To maximise the value of a sandbox pilot, the evaluation must be designed with the next steps in mind. The endpoints should align with what NICE will require for an EVA: accuracy and sensitivity where applicable, but also operational metrics like time-to-decision, minutes saved, and robust equity analyses. The outputs—public reports, dataset descriptors, and audit trails—will raise buyer confidence and shorten subsequent DTAC cycles.

Case signals & policy context (2025)

The selection of the Phase 2 cohort, announced in October 2025, highlights the regulatory challenges the MHRA is focused on. The inclusion of tools for AI note-taking, cancer pathology, eye disease detection, and blood-test interpretation shows a clear focus on where intended use definitions and post-market surveillance are most pivotal (Digital Health). This is happening as NHS England's ambient AI guidance sets a practical template for how to manage the clinical safety and legal compliance of these tools, even outside of a formal scribing use-case.

Risks & Misconceptions

"Sandbox = approval." It is not. Treat the Airlock outputs as a source of evidence and a set of design patterns, not as a marketing authorisation. You will still need to complete the usual UKCA/approval route and satisfy NICE and DTAC requirements.

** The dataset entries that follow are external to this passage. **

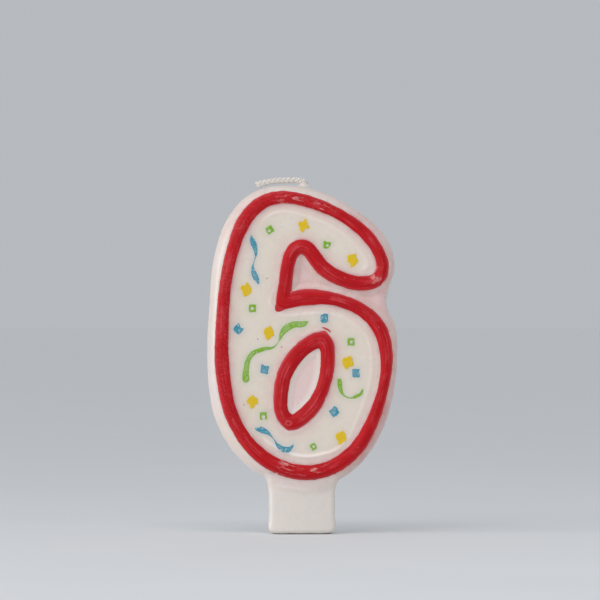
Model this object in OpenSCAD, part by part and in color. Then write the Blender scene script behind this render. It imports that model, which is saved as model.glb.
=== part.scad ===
// Number birthday candle: a cast wax numeral six on a stem that pushes into a cake.
// A red wax bead runs round the numeral and its counter, ink confetti is printed on the panel
// between the beads, and a cotton wick is cast through the wax and folded over at the top.
//
// Frame: X to the right, Z up, the numeral faces -Y. The origin is the middle of the stem's foot.
// The profiles below are drawn in the X-Z plane and given their thickness along Y.

/* [Wax body] */
// Depth of the flat back behind the wick, and of the stem's front face before it
back_depth = 4.2; // [3.5:0.1:4.4]
// Depth of the wax edge's surface in front of the wick
margin_depth = 4.6; // [4.5:0.1:6]
// How far back the rounded front edge reaches
shoulder_depth = 1.9; // [0.8:0.1:2.6]
// How far in from the silhouette the rounded front edge reaches
shoulder_width = 1.5; // [0.6:0.1:1.8]
// Height of the numeral above the wax edge
relief_height = 0.8; // [0.4:0.1:1.4]

/* [Stem] */
// Radius of the foot's front and back edges
foot_radius = 1.1; // [0.4:0.1:1.8]

/* [Red beads] */
// Height of the beads above the numeral
bead_height = 0.6; // [0.4:0.1:1.4]

/* [Wick] */
// Diameter of the wick
wick_diameter = 1.4; // [0.8:0.1:1.8]
// Distance of the wick to the right of the stem's middle
wick_side = 0.6; // [-2:0.1:2]
// Height of the wick's lower end above the foot
wick_start = 4; // [2:0.5:8]

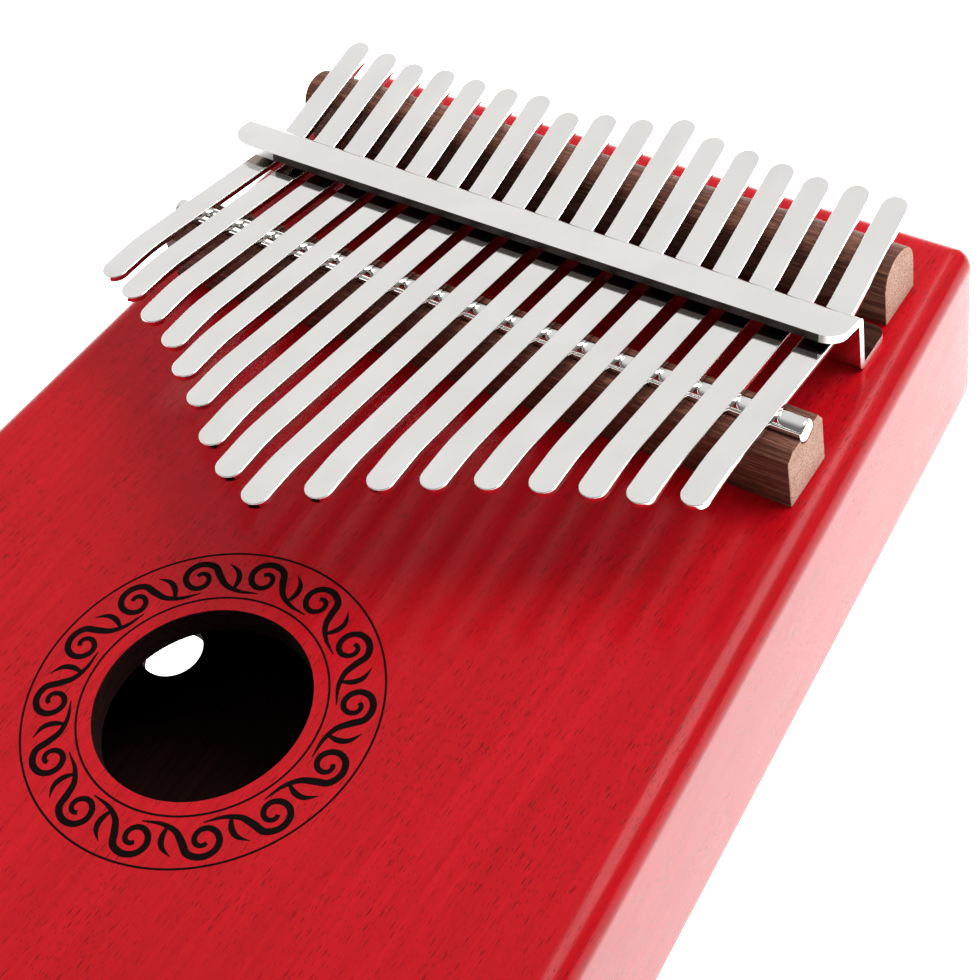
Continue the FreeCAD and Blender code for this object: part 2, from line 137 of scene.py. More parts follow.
class Nodes:
    """A small builder for one material's node tree."""

    def __init__(self, name):
        self.material = bpy.data.materials.new(name)
        self.material.use_nodes = True
        self.tree = self.material.node_tree
        self.shader = self.tree.nodes["Principled BSDF"]
        where = self.tree.nodes.new("ShaderNodeTexCoord")
        self.place, self.facing = where.outputs["Object"], where.outputs["Normal"]

    def set(self, **values):
        for key, value in values.items():
            self.shader.inputs[key.replace("_", " ")].default_value = value

    def link(self, source, target):
        self.tree.links.new(source, target)

    def stretched(self, x, y, z, tilt=(0, 0, 0)):
        """The row frame in cycles per mm along each axis, turned by tilt degrees first."""
        turn = self.tree.nodes.new("ShaderNodeMapping")
        turn.inputs["Rotation"].default_value = [math.radians(a) for a in tilt]
        self.link(self.place, turn.inputs["Vector"])
        scale = self.tree.nodes.new("ShaderNodeMapping")
        scale.inputs["Scale"].default_value = (x / MM, y / MM, z / MM)
        self.link(turn.outputs["Vector"], scale.inputs["Vector"])
        return scale.outputs["Vector"]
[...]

Under-scoped PMS. The learnings from the Airlock are clear: for adaptive AI, a plan to monitor for model drift and human-AI agreement is not optional; it is a core safety requirement.

UK vs EU divergence. While the UK's sandbox can often move faster procedurally, the EU AI Act's sandboxes will become the standard on the continent. Companies operating in both markets should plan to generate evidence packs that can satisfy both regimes.

FAQs

Does the AI Airlock replace the need for UKCA/MHRA approval?
- No. It is a process to inform regulation and evidence generation. It does not replace the standard UKCA/approval route, nor the need to satisfy NICE and DTAC.
What does the FDA do instead of a central sandbox?
- The FDA's Predetermined Change Control Plan (PCCP) allows manufacturers to pre-agree on a safety-governed plan for how their AI will change and adapt post-market.
Will the EU AI Act's sandboxes affect UK deployments?
- If you operate in both the UK and Europe, yes. The AI Act requires national sandboxes and sets out extensive duties for any medical AI classified as "high-risk." It is wise to plan to meet both regulatory regimes.